Key themes at this year’s Hampton Court Flower Show include getting kids interested in all things horticultural, ‘growing your own’ and ‘tasting your own’ fruit and veg, as well as sustainable gardening.

Hampton Court Palace Flower Show is championing the ‘Grow Your Own Veg’ theme and many of the show gardens reflect this, the RHS has reported. Among these will be edible gardens like The Torres Tapas Garden, by Anthea Guthrie, which features Mediterranean vegetables used in authentic tapas dishes to complement the wines of Torres; or Francesca Cleary and Ian Lawrence’s ‘Mange Tout’, a decorative vegetable garden where everything, including the flowers, are edible.

Designed as a place to experiment with vegetable seeds, A Hampshire Garden shows a range of traditional and modern cucumber cultivars grown by Anstey Junior School in Alton. For the foodie who would like to grow their own organic meal, gardens include Maurice Butcher’s The Giving Garden - designed with soil to plate menus in mind.
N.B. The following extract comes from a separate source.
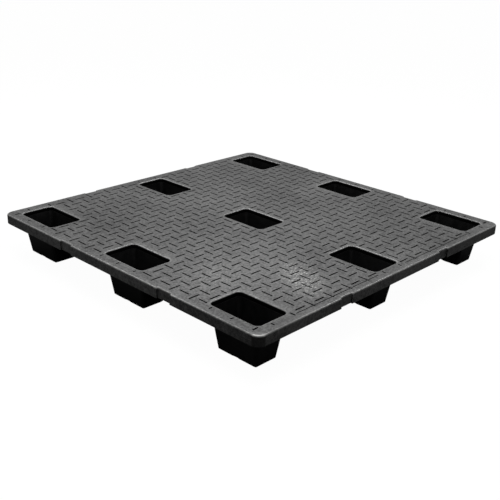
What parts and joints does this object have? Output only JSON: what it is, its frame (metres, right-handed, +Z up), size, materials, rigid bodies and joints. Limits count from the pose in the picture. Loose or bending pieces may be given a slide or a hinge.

Chris Gutteridge and Anthony Cox’s Child’s Play is about fooling around outdoors, while Adam White and Andree Davies’s ‘Playscape - Community Play Garden’, focuses on an organic approach to play, drawing inspiration from a time when a tree trunk could provide hours of entertainment.

Educating young minds is behind Chris Beardshaw’s ‘The Growing Schools Garden - Learning Outside the Classroom’. Over 30 schools took part in designing, planting and growing the garden. In Learning To Look After Our World the children of Alton Infant School have come up with a design that replicates their own school garden - an area where they have learnt about conservation, recycling, organic gardening, plant and animal life cycles.

A number of gardens deal with the environmental issues resulting from the destruction of front gardens in favour of off-road parking. Heidi Harvey and Fern Alder’s Full Frontal small garden addresses this by blending a permeable hard surface - ideal for parking - with planting to support wildlife.